Ezekiel 6:6 (God said to his people via the prophet Ezekiel) Wherever you live, your towns shall be waste and your high places ruined, so that your altars will be waste and ruined, your idols broken and destroyed, your incense stands cut down, and your works wiped out. The slain shall fall in your midst; then you shall know that I am the Lord. But I will spare some. Some of you shall escape the sword among the nations and be scattered through the countries. Those of you who escape shall remember me among the nations where they are carried captive, how I was crushed by their wanton heart that turned away from me, and their wanton eyes that turned after their idols. Then they will be loathsome in their own sight for the evils that they have committed, for all their abominations. 10 And they shall know that I am the Lord; I did not threaten in vain to bring this disaster upon them.
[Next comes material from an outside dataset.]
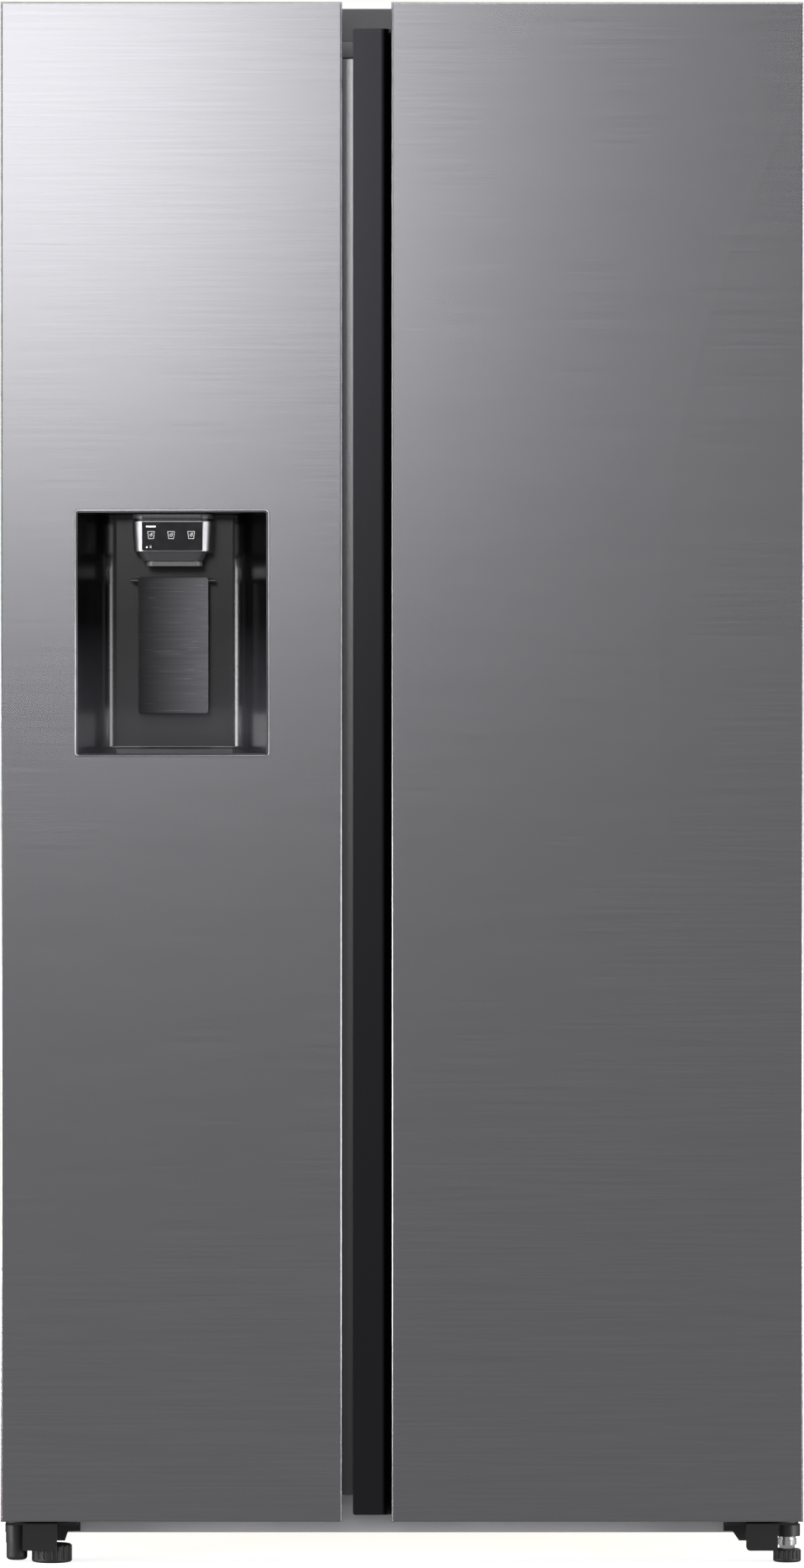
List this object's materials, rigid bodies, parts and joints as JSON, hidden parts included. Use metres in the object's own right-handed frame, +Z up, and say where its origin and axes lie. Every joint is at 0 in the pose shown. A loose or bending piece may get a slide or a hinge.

This is a pretty tough passage bringing a word of judgment to God’s people. They had strayed from the Lord in blatant ways for a very long time and finally paid the price. Two key things stick out for me this morning:

  1. Whereas modern Christians often perceive God as some sort of benevolent Santa Claus giving treats to his children whether they’ve been naughty or nice, this passage (and many others throughout scripture) offers a very different picture. Our God is indeed “merciful and abounding in steadfast love”, but this does not mean we are not accountable for our actions. Without consequences, people do not learn from mistakes. We remain as infants rather that growing to maturity.

2. God’s mercy is reflected in the fact that, despite our failings and shortcomings, and our experience of pain as a result, we never lose our identity as children of God in Christ Jesus. Jesus’ death and resurrection has secured our identity forever as a gift of grace.

This morning I wonder:

  • Where is my sin on the verge of catching up with me?
  • Am I willing to repent of my sin – now – and be reconciled to God, or will I continue in my sin and endure more pain as a result?

Gracious God, you are merciful, but you are also just. And though it is never your desire that we would suffer, suffering is often a consequence of our sin. Give us grace to repent of our wicked ways and return to your path of righteousness and truth. For we ask this in Jesus’ holy name. Amen.